### [Instructions to follow]
Transcribe every line, keeping it exact.

--- begin Input for this task ---

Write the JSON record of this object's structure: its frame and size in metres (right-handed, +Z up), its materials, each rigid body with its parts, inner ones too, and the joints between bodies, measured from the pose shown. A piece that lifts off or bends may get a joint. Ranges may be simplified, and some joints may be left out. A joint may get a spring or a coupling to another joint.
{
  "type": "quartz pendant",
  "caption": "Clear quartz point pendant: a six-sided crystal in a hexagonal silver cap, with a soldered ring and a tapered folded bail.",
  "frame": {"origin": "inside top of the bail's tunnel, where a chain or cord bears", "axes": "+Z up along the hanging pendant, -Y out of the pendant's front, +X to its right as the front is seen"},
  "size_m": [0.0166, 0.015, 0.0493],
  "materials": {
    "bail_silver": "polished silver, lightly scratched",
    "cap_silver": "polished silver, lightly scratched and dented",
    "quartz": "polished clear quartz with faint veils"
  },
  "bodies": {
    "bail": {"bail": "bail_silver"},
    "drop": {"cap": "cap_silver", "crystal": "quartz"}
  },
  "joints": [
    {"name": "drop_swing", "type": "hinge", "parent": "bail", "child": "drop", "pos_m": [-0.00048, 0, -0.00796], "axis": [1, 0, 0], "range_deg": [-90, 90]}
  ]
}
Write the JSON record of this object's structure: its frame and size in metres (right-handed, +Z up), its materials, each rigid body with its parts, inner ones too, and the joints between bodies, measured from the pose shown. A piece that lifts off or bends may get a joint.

--- end Input for this task ---

### [Task output]
Write the JSON record of this object's structure: its frame and size in metres (right-handed, +Z up), its materials, each rigid body with its parts, inner ones too, and the joints between bodies, measured from the pose shown. A piece that lifts off or bends may get a joint. Ranges may be simplified, and some joints may be left out. A joint may get a spring or a coupling to another joint.
{
  "type": "quartz pendant",
  "caption": "Clear quartz point pendant: a six-sided crystal in a hexagonal silver cap, with a soldered ring and a tapered folded bail.",
  "frame": {"origin": "inside top of the bail's tunnel, where a chain or cord bears", "axes": "+Z up along the hanging pendant, -Y out of the pendant's front, +X to its right as the front is seen"},
  "size_m": [0.0166, 0.015, 0.0493],
  "materials": {
    "bail_silver": "polished silver, lightly scratched",
    "cap_silver": "polished silver, lightly scratched and dented",
    "quartz": "polished clear quartz with faint veils"
  },
  "bodies": {
    "bail": {"bail": "bail_silver"},
    "drop": {"cap": "cap_silver", "crystal": "quartz"}
  },
  "joints": [
    {"name": "drop_swing", "type": "hinge", "parent": "bail", "child": "drop", "pos_m": [-0.00048, 0, -0.00796], "axis": [1, 0, 0], "range_deg": [-90, 90]}
  ]
}
Write the JSON record of this object's structure: its frame and size in metres (right-handed, +Z up), its materials, each rigid body with its parts, inner ones too, and the joints between bodies, measured from the pose shown. A piece that lifts off or bends may get a joint.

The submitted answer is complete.